*Problem:* Output all the material that follows, exactly as given.

========

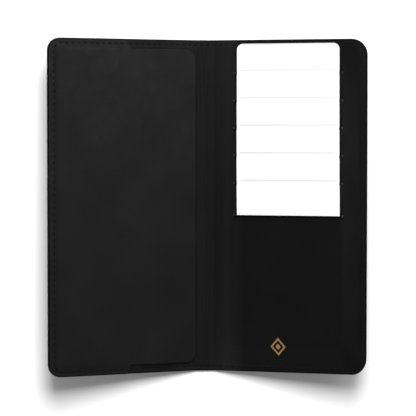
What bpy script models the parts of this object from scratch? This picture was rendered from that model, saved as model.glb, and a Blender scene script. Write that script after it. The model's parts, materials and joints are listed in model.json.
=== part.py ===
"""Phone wallet case: a long bifold leather cover, modelled as separate parts.

The case lies open on its spine with both wings raised into a shallow V.
X runs across the case, Y along the spine and Z up; the origin is the centre of
the spine's outer face. The left wing carries the phone pocket, whose inner half
is a loose flap. The right wing carries six blank cards in a slotted panel.

Inside a wing, u is the distance outward from the fold line, d the distance down
from the case's top edge, and a height is measured from the wing's outer face.
"""

import bmesh
import bpy
from math import atan, cos, pi, radians, sin, sqrt, tan
from mathutils import Vector

MM = 0.001

# ---- whole case -----------------------------------------------------------
LENGTH = 173.0 * MM
HALF_WIDTH = 85.4 * MM          # spine centre line to a wing's outer edge
SPINE_HALF = 4.7 * MM           # spine centre line to a fold line
FOLD_HEIGHT = 2.5 * MM          # fold axis above the outer faces
FOLD_CLEARANCE = 0.3 * MM       # on each side of a fold line
REST_TILT = radians(18.4)
WING = HALF_WIDTH - SPINE_HALF
LEFT_CORNER = 6.6 * MM
RIGHT_CORNER = 8.5 * MM
CORNER_STEPS = 6

# ---- leather and board ----------------------------------------------------
COVER_THICKNESS = 0.9 * MM
BOARD_THICKNESS = 0.4 * MM
INNER_THICKNESS = 0.6 * MM
BACKING_THICKNESS = 0.3 * MM
LAYER_GAP = 0.1 * MM
BOARD_INSET = 3.8 * MM          # board edge inside the leather edge
BOARD_START = 1.2 * MM          # u where a wing's board begins
BACKING_START = 5.0 * MM        # u where the lining behind the cards begins
STIFFENER_INSET = 0.4 * MM      # spine stiffener edge inside the spine leather

# ---- seams ----------------------------------------------------------------
SEAM_END_INSET = 2.45 * MM      # from the top and bottom edges
SEAM_SIDE_INSET = 3.0 * MM      # from a wing's outer edge
THREAD_RADIUS = 0.15 * MM
THREAD_GAP = 0.06 * MM

# ---- phone pocket ---------------------------------------------------------
POCKET_THICKNESS = 0.9 * MM
POCKET_DEPTH = 0.3 * MM         # empty pocket: panel above the inner leather
FLAP_FOLD = 36.3 * MM           # u where the stitched part ends and the flap begins
FLAP_INSET = 4.6 * MM           # flap edge below the case's top edge
FLAP_CORNER = 5.5 * MM
FLAP_REST = radians(1.6)        # the empty flap stands slightly open
STEP_WIDTH = 3.0 * MM           # run of the curve between the two outline widths

# ---- cards ----------------------------------------------------------------
CARD_COUNT = 6
CARD_WIDTH = 53.98 * MM
CARD_HEIGHT = 85.6 * MM
CARD_THICKNESS = 0.76 * MM
CARD_CORNER = 3.18 * MM
CARD_CENTRE = 39.5 * MM         # u of the first card's centre line
CARD_DRIFT = 1.5 * MM           # the last card's centre line is this much farther out
FIRST_CARD_TOP = 2.1 * MM
CARD_LAP = 2.0 * MM             # each card's top edge above the slit before it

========

*Finished task:*
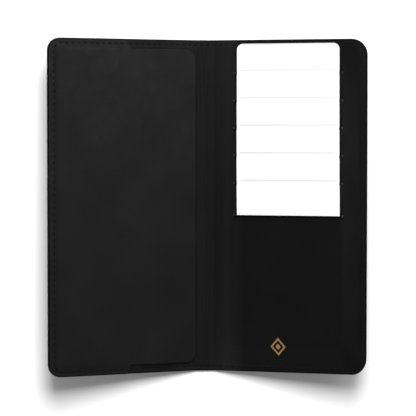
What bpy script models the parts of this object from scratch? This picture was rendered from that model, saved as model.glb, and a Blender scene script. Write that script after it. The model's parts, materials and joints are listed in model.json.
=== part.py ===
"""Phone wallet case: a long bifold leather cover, modelled as separate parts.

The case lies open on its spine with both wings raised into a shallow V.
X runs across the case, Y along the spine and Z up; the origin is the centre of
the spine's outer face. The left wing carries the phone pocket, whose inner half
is a loose flap. The right wing carries six blank cards in a slotted panel.

Inside a wing, u is the distance outward from the fold line, d the distance down
from the case's top edge, and a height is measured from the wing's outer face.
"""

import bmesh
import bpy
from math import atan, cos, pi, radians, sin, sqrt, tan
from mathutils import Vector

MM = 0.001

# ---- whole case -----------------------------------------------------------
LENGTH = 173.0 * MM
HALF_WIDTH = 85.4 * MM          # spine centre line to a wing's outer edge
SPINE_HALF = 4.7 * MM           # spine centre line to a fold line
FOLD_HEIGHT = 2.5 * MM          # fold axis above the outer faces
FOLD_CLEARANCE = 0.3 * MM       # on each side of a fold line
REST_TILT = radians(18.4)
WING = HALF_WIDTH - SPINE_HALF
LEFT_CORNER = 6.6 * MM
RIGHT_CORNER = 8.5 * MM
CORNER_STEPS = 6

# ---- leather and board ----------------------------------------------------
COVER_THICKNESS = 0.9 * MM
BOARD_THICKNESS = 0.4 * MM
INNER_THICKNESS = 0.6 * MM
BACKING_THICKNESS = 0.3 * MM
LAYER_GAP = 0.1 * MM
BOARD_INSET = 3.8 * MM          # board edge inside the leather edge
BOARD_START = 1.2 * MM          # u where a wing's board begins
BACKING_START = 5.0 * MM        # u where the lining behind the cards begins
STIFFENER_INSET = 0.4 * MM      # spine stiffener edge inside the spine leather

# ---- seams ----------------------------------------------------------------
SEAM_END_INSET = 2.45 * MM      # from the top and bottom edges
SEAM_SIDE_INSET = 3.0 * MM      # from a wing's outer edge
THREAD_RADIUS = 0.15 * MM
THREAD_GAP = 0.06 * MM

# ---- phone pocket ---------------------------------------------------------
POCKET_THICKNESS = 0.9 * MM
POCKET_DEPTH = 0.3 * MM         # empty pocket: panel above the inner leather
FLAP_FOLD = 36.3 * MM           # u where the stitched part ends and the flap begins
FLAP_INSET = 4.6 * MM           # flap edge below the case's top edge
FLAP_CORNER = 5.5 * MM
FLAP_REST = radians(1.6)        # the empty flap stands slightly open
STEP_WIDTH = 3.0 * MM           # run of the curve between the two outline widths

# ---- cards ----------------------------------------------------------------
CARD_COUNT = 6
CARD_WIDTH = 53.98 * MM
CARD_HEIGHT = 85.6 * MM
CARD_THICKNESS = 0.76 * MM
CARD_CORNER = 3.18 * MM
CARD_CENTRE = 39.5 * MM         # u of the first card's centre line
CARD_DRIFT = 1.5 * MM           # the last card's centre line is this much farther out
FIRST_CARD_TOP = 2.1 * MM
CARD_LAP = 2.0 * MM             # each card's top edge above the slit before it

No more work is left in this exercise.